Consider branding your methodology. In addition to branding the organization, some technology professional services teams brand their methodology. A large consulting organization may brand more than one methodology in the same way that a large company brands more than one technology. For example, IBM’s methodologies include IBM Method BLUE for the implementation and management of enterprise applications, the IBM Business Practices Alignment methodology to help businesses align cultures during reorganizations, and more. Some professional services groups also trademark their methodologies, such as KPMG Value Explorer® Methodology, to protect the identity, as well as call attention and give stature to the approach.  

Extend your company’s brand. A brand reflects the soul of the company.  In most product-centric companies, it encapsulates the company’s products. If your company wants professional services to play a strategic role in your corporation, you must extend your company’s brand to include services. Clearly, the IBM brand stands for both products and services. More companies are also transforming product brands to represent the whole product or the total solution—including hardware, software, consulting, education and support, as appropriate.

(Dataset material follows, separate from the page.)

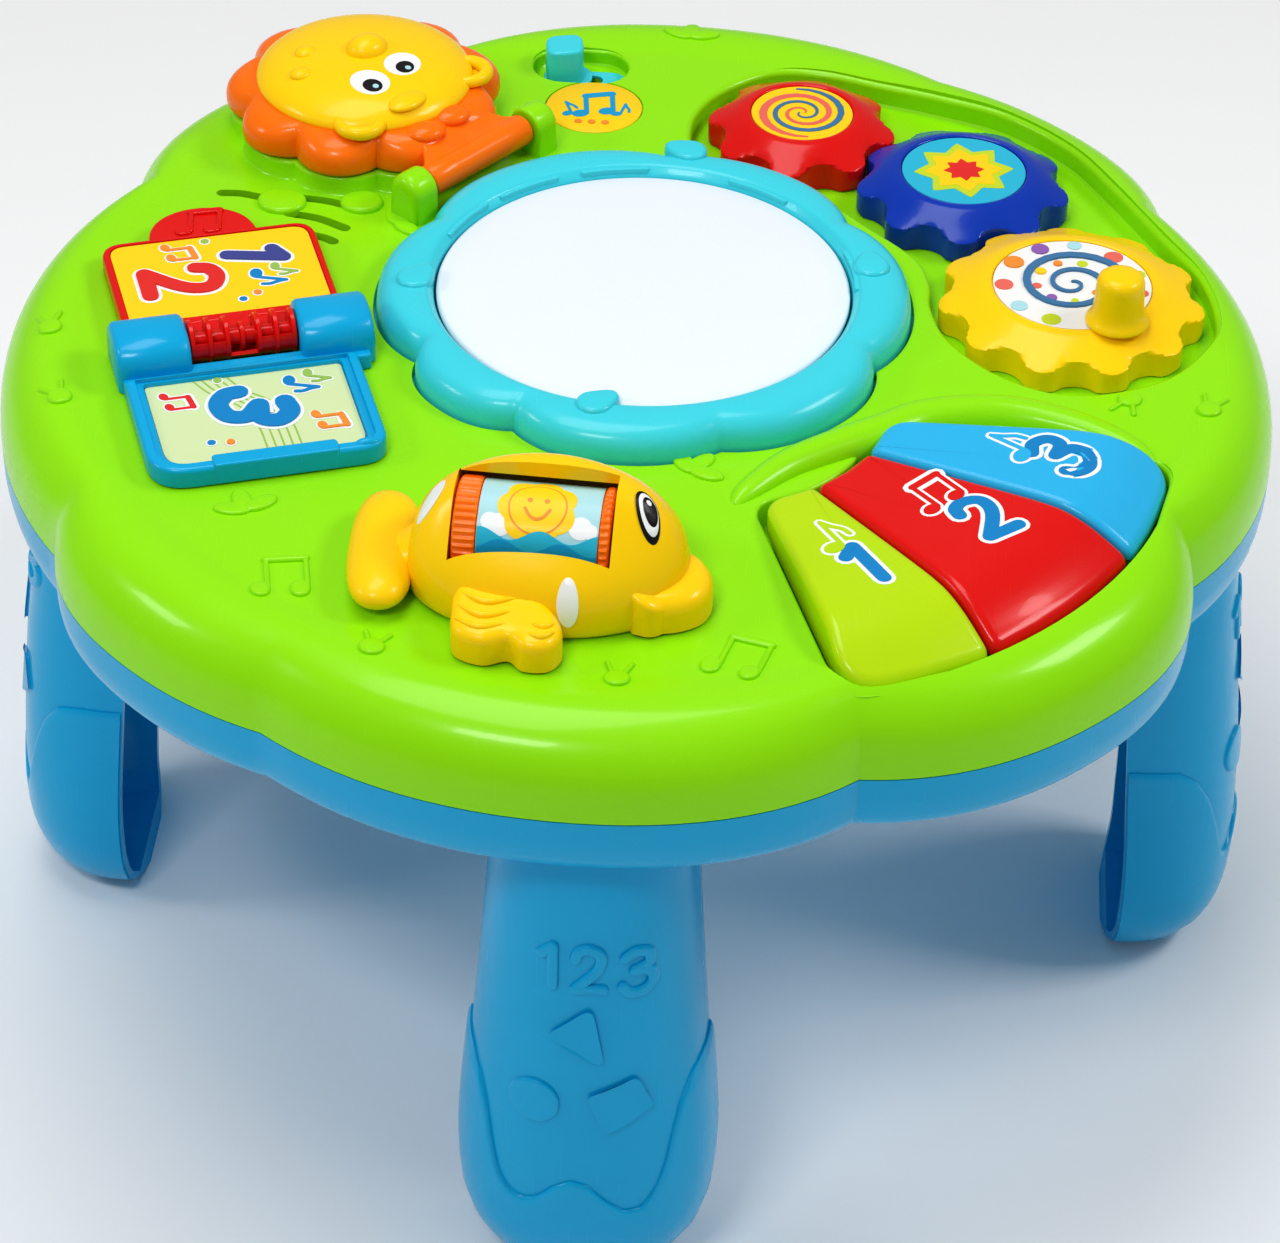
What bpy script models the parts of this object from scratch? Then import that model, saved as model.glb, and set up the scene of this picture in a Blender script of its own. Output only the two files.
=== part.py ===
import math

import bmesh
import bpy
from mathutils import Matrix, Vector

# Main sizes in metres
RIM_RADIUS = 0.155
SEAM_HEIGHT = 0.150
DECK_RISE = 0.020
WALL = 0.0025
TUB_WALL = 0.0022
GAP = 0.0003
BAND_DROP = 0.016
RING_STEPS = 64
ROUND_STEPS = 26
FINE_STEPS = 36
FAN_STEPS = 72
KNOB_STEPS = 18
CLOSED_STEPS = 2
TUB_ARC_POINTS = 13
ROOM_ARC_POINTS = 6
DRUM_STEPS = 56
SMALL_STEPS = 12
PIN_STEPS = 10
WEB = 0.001
REACH = 0.030
LABEL_THICKNESS = 0.0005
FLOAT_PLAY = 0.0006

# Outline of the table: places of the creases, then radii as shares of the rim radius
CREASE_ANGLES = (-25.0, 30.0, 61.2, 113.0, 155.0, 210.0, 241.2, 293.0)
CREASE_SHARES = (0.9497, 0.9710, 0.9929, 0.9710, 0.9497, 0.9710, 0.9929, 0.9710)
LOBE_SHARES = (0.9968, 1.0129, 1.0271, 1.0271, 0.9968, 1.0129, 1.0271, 1.0271)
LOBE_POWER = 2.6

# Rim profiles: inset as a share of the rim radius, rise as a share of the deck rise, fade of the creases
RIM_OUTER_SHARES = (
    (0.0000, 0.0000, 0), (0.0026, 0.3500, 0), (0.0142, 0.6300, 0.05), (0.0387, 0.8700, 0.15),
    (0.0710, 1.0100, 0.4), (0.1097, 1.0500, 0.7), (0.1677, 1.0000, 1.0),
)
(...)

The “look and feel” of professional services marketing materials—brochures, services briefs, customer testimonials, white papers, websites, and more—must align with your corporate graphic standards. All customer deliverables for services must be easily identified with your company.

Is your brand positioned for maximum effectiveness?  Do your website and other marketing materials reflect your brand?  Do your employees live your brand? Whether you are a professional services firm or a professional services organization in a product company, establishing a positive brand identity, delivering on your brand promise, and shaping your brand image, will significantly contribute to your business success.